Расцвет житийного творчества в Эфиопии приходится на XVII в., и пространное «Житие Валатта-Петрос», знатной дамы, посвятившей себя борьбе с католичеством, можно без преувеличения назвать одним из лучших произведений этого жанра. Оно было написано в 1672 г., спустя всего тридцать лет после смерти его героини, и поэтому представляет собой ценнейший исторический источник, освещающий такие стороны общественной жизни той эпохи, которых предпочитали не касаться авторы официальных хроник. Со страниц «Жития Валатта-Петрос» встает образ убежденной поборницы национальной веры, энергичной противницы царя, твердо и безбоязненно отстаивавшей свои убеждения. Ради борьбы с католицизмом она покидает своего мужа — приближенного Сисинния, постригается в монахини и активно противоборствует католической пропаганде, бесстрашно обличая царя. Это, пожалуй, первое произведение эфиопской литературы, где женщина является главной героиней повествования, наравне с мужчинами активно участвует в общественной и политической борьбе, пренебрегая авторитетом и мужа, и царя. (Правда, в Эфиопии XVII в. монашество было единственной сферой, в которой женщина могла проявить себя как самостоятельная личность.)

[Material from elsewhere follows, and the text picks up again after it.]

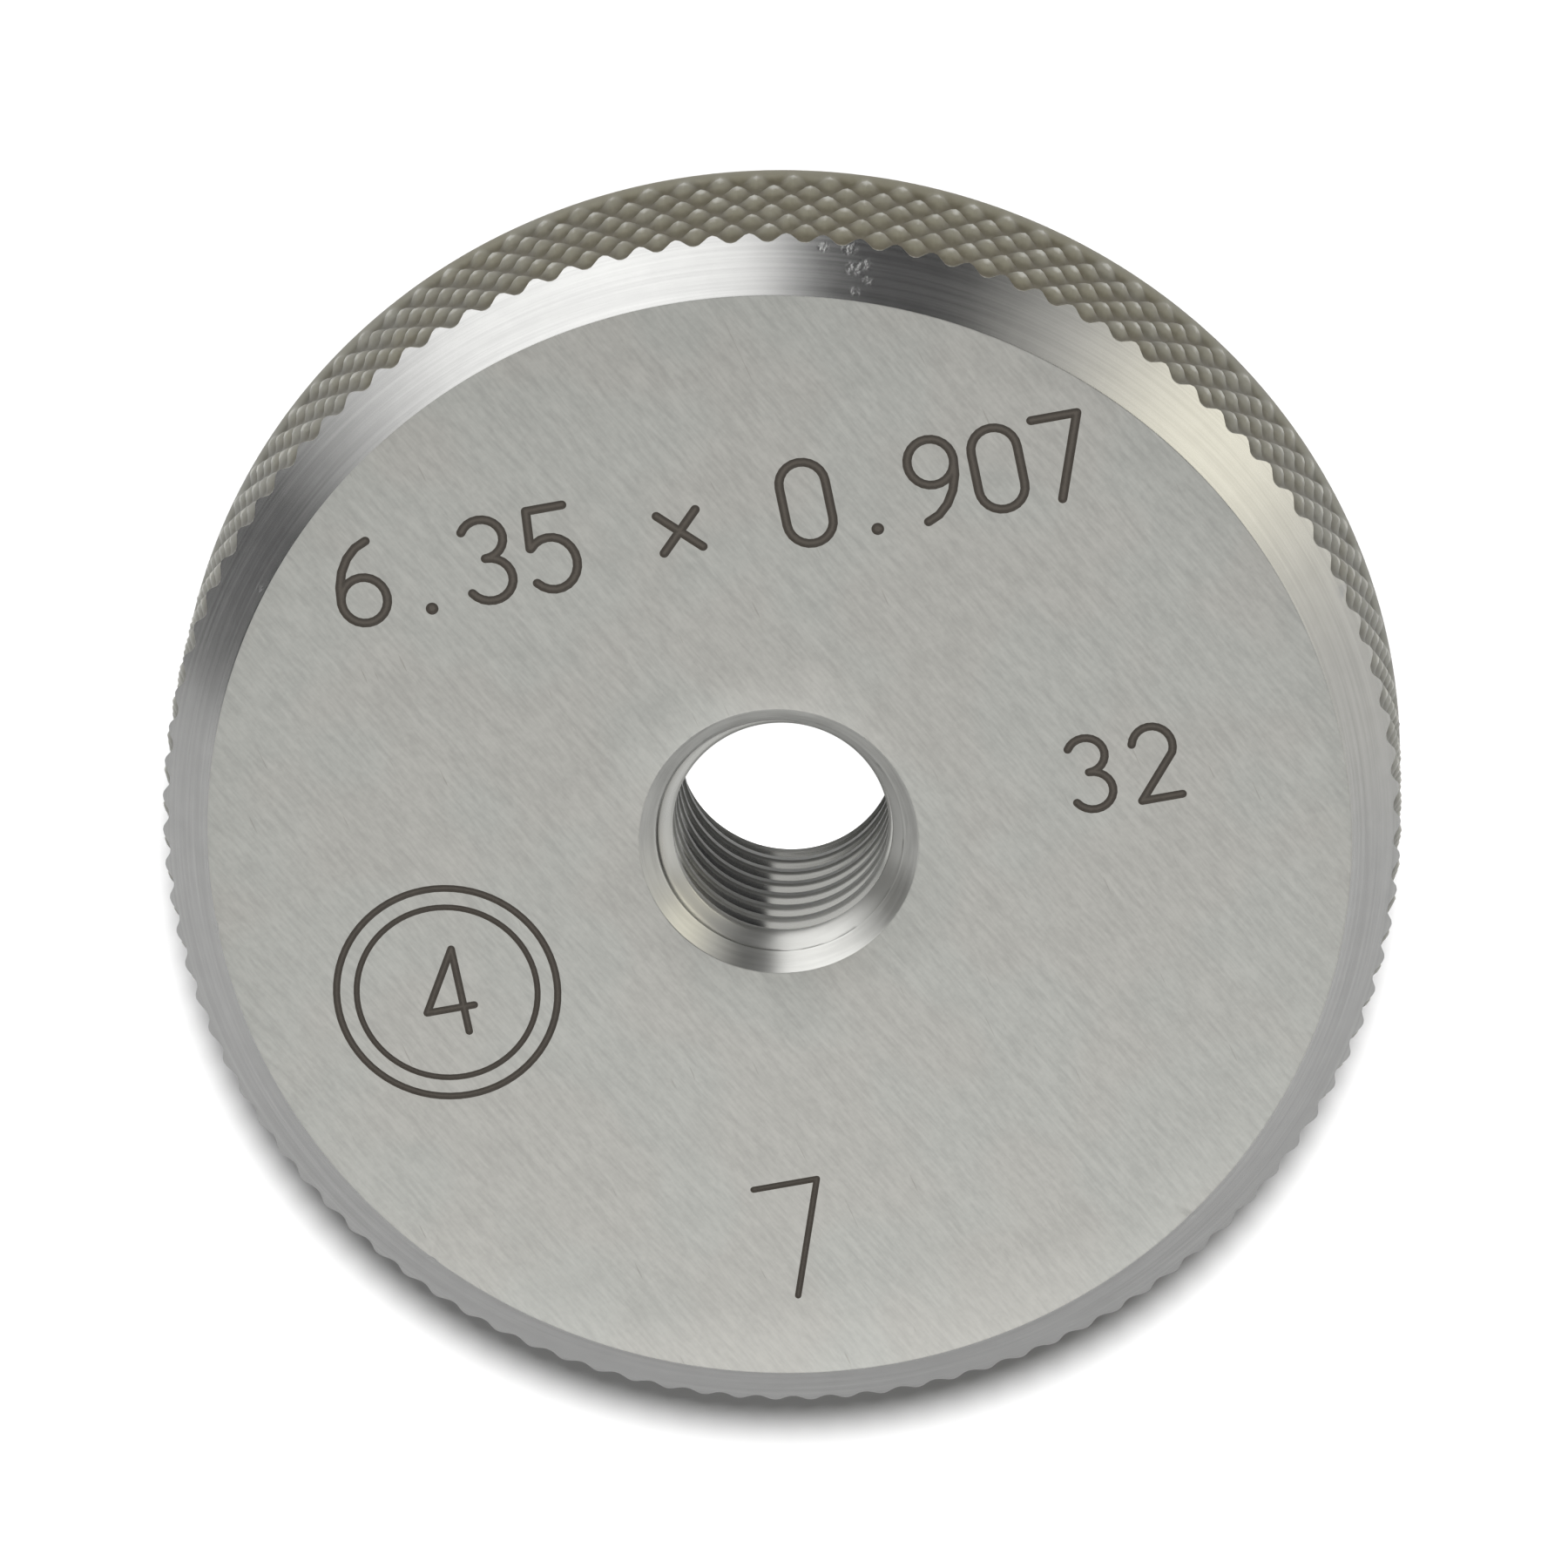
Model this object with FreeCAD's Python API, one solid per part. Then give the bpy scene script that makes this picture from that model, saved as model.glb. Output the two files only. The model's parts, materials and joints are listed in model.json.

К житийной литературе относятся также «Житие царя Иоанна» (1667—1682), которое является интересным добавлением к довольно сухому и краткому списку войн этого царя и церковных событий того времени, помещенных в другом памятнике — «Краткой хронике», и «Житие преподобного Яфкерана-Эгзиэ», имя которого упоминается на страницах «Краткой хроники» в связи с царствованием Амда Сиона (первая половина XIV в.). Палеографические данные и изящество формы позволяют отнести это «Житие» к XVII в., когда житийная литература в Эфиопии переживала период расцвета. Однако удаленность времени жизни героя от времени написания его жития не могла не сказаться отрицательным образом на содержании этого произведения. В отличие от «Жития Валатта-Петрос», повествование здесь гораздо суше, хотя автор постарался оживить текст рассказами о различных чудесах, избегая, впрочем, шаблонов. Заканчивается житие весьма поэтическим плачем учеников на смерть святого.